_Given exercise:_ Copy, character for character, the lines running from the one with "pipe goes through" to the one with "obj.parent = empty", ends included. Leave out every other line.
** start **
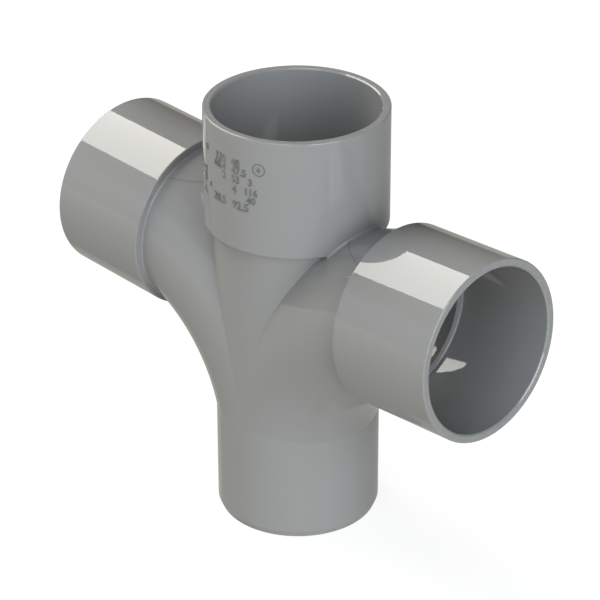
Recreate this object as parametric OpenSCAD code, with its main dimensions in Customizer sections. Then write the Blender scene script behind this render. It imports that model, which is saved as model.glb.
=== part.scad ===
// Swept cross tee for waste pipe, one moulding. A spigot at the foot goes into the pipe or fitting
// below, and a socket at the head and one on each swept branch take a pipe each.
// The spigot's end face is centred on the origin, the run stands along +Z and the branches lie
// along X, each rising a little towards its mouth so that it drains into the run.

/* [Pipe] */
// Outside diameter of the pipe that the sockets take, and of the spigot
pipe_d = 43; // [32:0.5:56]
// Gap between a pipe and its socket, on the diameter
socket_gap = 0.2; // [0.1:0.05:0.4]

/* [Layout] */
// Height of the crossing of the run and the branches above the spigot's end
cross_z = 68.4; // [62:0.1:90]
// Distance from the crossing to the top socket's mouth
top_len = 47.5; // [44:0.1:70]
// Distance from the crossing to a branch socket's mouth
branch_len = 66.8; // [62:0.1:95]
// Angle between a branch and the lower part of the run
branch_angle = 92.5; // [88:0.5:98]

/* [Sweeps] */
// Centreline radius of a swept branch
sweep_bend = 53; // [49:0.5:75]
// Distance from the crossing at which the sweep's centreline meets the run and the branch
sweep_reach = 37.3; // [35:0.1:42]
// Step in from the spigot's surface to the swept branches
sweep_step = 0.05; // [0.05:0.05:0.4]
// Further step in from the swept branches to the run between them
run_step = 0.1; // [0.05:0.05:0.4]
// How far the spigot runs up past the foot of the sweeps
spigot_rise = 1.6; // [1:0.1:4]
// Height between the end of the spigot's parallel wall and the throats of the sweeps
throat_gap = 0.4; // [0.2:0.1:2]
// Draft of the spigot above its parallel wall, in degrees
root_draft = 0.5; // [0.1:0.1:1]

/* [Walls] */
// Wall of the spigot
spigot_wall = 1.8; // [1.4:0.1:3]
// Wall of a socket
socket_wall = 2.2; // [1.6:0.1:3.5]
// How much smaller the waterway of a branch is than that of the run, on the radius
branch_core_step = 0.1; // [0.05:0.05:0.4]

/* [Sockets] */
// Depth of a socket from its mouth to the pipe stop
socket_depth = 28.5; // [24:0.1:32]
// Thickness between a branch socket's pipe stop and its outer shoulder
branch_shoulder = 2.1; // [1.5:0.1:4]
// Thickness between the top socket's pipe stop and its outer shoulder
top_shoulder = 3.2; // [2:0.1:4]

/* [Edges] */
// Radius of the outer edge of a socket's mouth
rim_round = 0.4; // [0.2:0.1:0.8]
// Radius of the outer edge of a socket's shoulder
shoulder_round = 0.35; // [0.2:0.05:0.8]
// Width of the lead-in chamfer inside a socket's mouth
lead_w = 0.4; // [0.2:0.1:0.8]
// Depth of the lead-in chamfer inside a socket's mouth
lead_h = 0.5; // [0.2:0.1:1.5]
// Width of the chamfer round the spigot's end
spigot_chamfer_w = 0.7; // [0.3:0.1:1]
// Height of the chamfer round the spigot's end
spigot_chamfer_h = 1.7; // [0.5:0.1:3]

/* [Hidden] */
$fn = 180;

// Radii, from the outside in
spigot_r = pipe_d / 2;
sweep_r = spigot_r - sweep_step;
run_r = sweep_r - run_step;
socket_bore_r = (pipe_d + socket_gap) / 2;
socket_r = socket_bore_r + socket_wall;
run_bore_r = spigot_r - spigot_wall;
branch_bore_r = run_bore_r - branch_core_step;

// Heights along the run
top_z = cross_z + top_len;
top_stop_z = top_z - socket_depth;
top_shoulder_z = top_stop_z - top_shoulder;
spigot_top_z = cross_z - sweep_reach + spigot_rise;

// Distances along a branch, from the crossing
branch_stop = branch_len - socket_depth;
branch_root = branch_stop - branch_shoulder;

// The arc of a sweep crosses both axes at sweep_reach. Its centre lies on the line that halves
// the angle between them, on the side of the throat.
half_angle = branch_angle / 2;
arc_centre = sweep_reach * cos(half_angle) + sqrt(pow(sweep_bend, 2) - pow(sweep_reach * sin(half_angle), 2));
arc_x = arc_centre * sin(half_angle);
arc_z = cross_z - arc_centre * cos(half_angle);
// Angles round that centre, from +X towards +Z: the foot lies on the run's axis, and the arc goes
// on inside the socket to the point where it runs along the branch
arc_foot = 180 - acos(arc_x / sweep_bend);
arc_end = branch_angle;

// Height at which the throats leave the spigot, where its parallel wall has ended, and the
// radius to which the draft brings the spigot's top
throat_z = arc_z + sqrt(pow(sweep_bend - sweep_r, 2) - pow(arc_x - spigot_r, 2));
spigot_wall_end = throat_z - throat_gap;
spigot_top_r = spigot_r - (spigot_top_z - spigot_wall_end) * tan(root_draft);

// How far cutting shapes run past the faces they cut, and the run into the solids it joins
over = 1;

// Corner to cut away so that an arc of radius r is left in it
module corner_waste(r) {
  difference() {
    square(r + over);
    circle(r);
  }
}

// Half section of a socket's outside, between two heights on its axis
module socket_section(low, high) {
  difference() {
    translate([0, low]) square([socket_r, high - low]);
    translate([socket_r - rim_round, high - rim_round]) corner_waste(rim_round);
    translate([socket_r - shoulder_round, low + shoulder_round]) mirror([0, 1]) corner_waste(shoulder_round);
  }
}

// Half section of a socket's bore: a parallel bore from the pipe stop to the mouth, with a lead-in
module socket_bore_section(stop, mouth) {
  polygon([
    [0, stop],
    [socket_bore_r, stop],
    [socket_bore_r, mouth - lead_h],
    [socket_bore_r + lead_w, mouth],
    [socket_bore_r + lead_w, mouth + over],
    [0, mouth + over]
  ]);
}

// Turns the children's Z axis to run along a branch from the crossing, side 1 to +X or -1 to -X
module along_branch(side) {
  translate([0, 0, cross_z]) rotate([0, side * (180 - branch_angle), 0]) children();
}

// Tube of a swept branch, from the run's axis up into the branch socket
module sweep(side, radius) {
  mirror([side < 0 ? 1 : 0, 0, 0])
    translate([arc_x, 0, arc_z])
      rotate([90, 0, 0])
        rotate([0, 0, arc_end])
          rotate_extrude(angle = arc_foot - arc_end)
            translate([sweep_bend, 0]) circle(radius);
}

// Spigot with its chamfered end, its parallel wall and the drafted stretch between the sweeps
module spigot_solid() {
  rotate_extrude()
    polygon([
      [0, 0],
      [spigot_r - spigot_chamfer_w, 0],
      [spigot_r, spigot_chamfer_h],
      [spigot_r, spigot_wall_end],
      [spigot_top_r, spigot_top_z],
      [0, spigot_top_z]
    ]);
}

// Everything outside: spigot, run, three sockets and two sweeps
module outside() {
  spigot_solid();
  translate([0, 0, spigot_top_z - over])
    cylinder(r = run_r, h = top_shoulder_z - spigot_top_z + 2 * over);
  rotate_extrude() socket_section(top_shoulder_z, top_z);
  for (side = [-1, 1]) {
    sweep(side, sweep_r);
    along_branch(side) rotate_extrude() socket_section(branch_root, branch_len);
  }
}

// Everything that water or a pipe goes through
module waterways() {
  translate([0, 0, -over]) cylinder(r = run_bore_r, h = top_stop_z + 2 * over);
  rotate_extrude() socket_bore_section(top_stop_z, top_z);
  for (side = [-1, 1]) {
    sweep(side, branch_bore_r);
    along_branch(side) rotate_extrude() socket_bore_section(branch_stop, branch_len);
  }
}

module tee_body() {
  color("#8c8c8a")
    difference() {
      outside();
      waterways();
    }
}

tee_body();
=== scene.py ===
import bpy
import math
from mathutils import Matrix, Quaternion, Vector


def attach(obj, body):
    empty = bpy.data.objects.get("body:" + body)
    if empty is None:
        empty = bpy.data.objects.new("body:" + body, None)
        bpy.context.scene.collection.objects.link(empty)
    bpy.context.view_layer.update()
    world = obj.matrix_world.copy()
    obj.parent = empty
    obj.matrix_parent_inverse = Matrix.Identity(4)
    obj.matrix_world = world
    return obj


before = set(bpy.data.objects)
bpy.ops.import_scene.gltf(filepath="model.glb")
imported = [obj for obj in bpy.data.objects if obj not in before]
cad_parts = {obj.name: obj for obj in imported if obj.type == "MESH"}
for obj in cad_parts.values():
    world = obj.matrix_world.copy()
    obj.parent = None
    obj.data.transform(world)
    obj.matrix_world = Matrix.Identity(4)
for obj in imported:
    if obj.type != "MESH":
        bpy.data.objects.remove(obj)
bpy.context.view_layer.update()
scene = bpy.context.scene
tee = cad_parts["tee_body"]
mm = 0.001

# the fitting's own sizes in millimetres and degrees, the same as in the part's source
tube = {
    "crossZ": 68.4,
    "topLength": 47.5,
    "branchLength": 66.8,
    "branchRise": 2.5,
    "sweepReach": 37.3,
    "sweepBend": 53.0,
    "sweepR": 21.45,
    "socketR": 23.8,
    "boreR": 21.6,
    "socketDepth": 28.5,
    "topShoulder": 3.2,
    "branchShoulder": 2.1,
}
rise = math.radians(tube["branchRise"])
crossing = Vector((0, 0, tube["crossZ"]))
topZ = tube["crossZ"] + tube["topLength"]
sideNames = {1: "right", -1: "left"}


def branchAxis(side):
    # the way from the crossing out to a branch's mouth
    return Vector((side * math.cos(rise), 0, math.sin(rise)))


def arcCentre(side):
    # the middle of a sweep's arc lies on the line that halves the angle between spigot and branch
    half = (math.pi / 2 + rise) / 2
    reach = tube["sweepReach"]
    far = reach * math.cos(half) + math.sqrt(tube["sweepBend"] ** 2 - (reach * math.sin(half)) ** 2)
    return Vector((side * far * math.sin(half), 0, tube["crossZ"] - far * math.cos(half)))


def letGo():
    # nothing stays selected from the piece before
    if bpy.context.object and bpy.context.object.mode != "OBJECT":
        bpy.ops.object.mode_set(mode="OBJECT")
    bpy.ops.object.select_all(action="DESELECT")


def pick(piece):
    letGo()
    piece.select_set(True)
    bpy.context.view_layer.objects.active = piece


def restPlace(piece):
    # the place goes into the mesh and the object stays at the origin
    pick(piece)
    bpy.ops.object.transform_apply(location=True, rotation=True, scale=True)


# the photograph's camera: degrees and millimetres, and its focal length in pixels of its square picture
shot = {
    "azimuth": 45.355,
    "elevation": 28.805,
    "roll": -0.195,
    "distance": 737.7,
    "focal": 2835.2,
    "picture": 600,
    "across": 0.640,
    "height": 59.716,
    "sensor": 36,
    "nearest": 20,
    "farthest": 60000,
}


def setCamera():
    az, el, roll = (math.radians(shot[k]) for k in ("azimuth", "elevation", "roll"))
    back = Vector((math.sin(az) * math.cos(el), -math.cos(az) * math.cos(el), math.sin(el)))
    level = Vector((math.cos(az), math.sin(az), 0))
    side = math.cos(roll) * level + math.sin(roll) * back.cross(level)
    aim = shot["across"] * level + Vector((0, 0, shot["height"]))
    turn = Matrix((side, back.cross(side), back)).transposed().to_4x4()
    letGo()
    bpy.ops.object.camera_add()
    camera = bpy.context.object
    camera.name = "photo_camera"
    camera.matrix_world = Matrix.Translation((aim + shot["distance"] * back) * mm) @ turn
    camera.data.sensor_width = shot["sensor"]
    camera.data.lens = shot["sensor"] * shot["focal"] / shot["picture"]
    camera.data.clip_start = shot["nearest"] * mm
    camera.data.clip_end = shot["farthest"] * mm
    scene.camera = camera
    scene.view_settings.view_transform = "Standard"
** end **
_Complete output:_
// Everything that water or a pipe goes through
module waterways() {
  translate([0, 0, -over]) cylinder(r = run_bore_r, h = top_stop_z + 2 * over);
  rotate_extrude() socket_bore_section(top_stop_z, top_z);
  for (side = [-1, 1]) {
    sweep(side, branch_bore_r);
    along_branch(side) rotate_extrude() socket_bore_section(branch_stop, branch_len);
  }
}

module tee_body() {
  color("#8c8c8a")
    difference() {
      outside();
      waterways();
    }
}

tee_body();
=== scene.py ===
import bpy
import math
from mathutils import Matrix, Quaternion, Vector


def attach(obj, body):
    empty = bpy.data.objects.get("body:" + body)
    if empty is None:
        empty = bpy.data.objects.new("body:" + body, None)
        bpy.context.scene.collection.objects.link(empty)
    bpy.context.view_layer.update()
    world = obj.matrix_world.copy()
    obj.parent = empty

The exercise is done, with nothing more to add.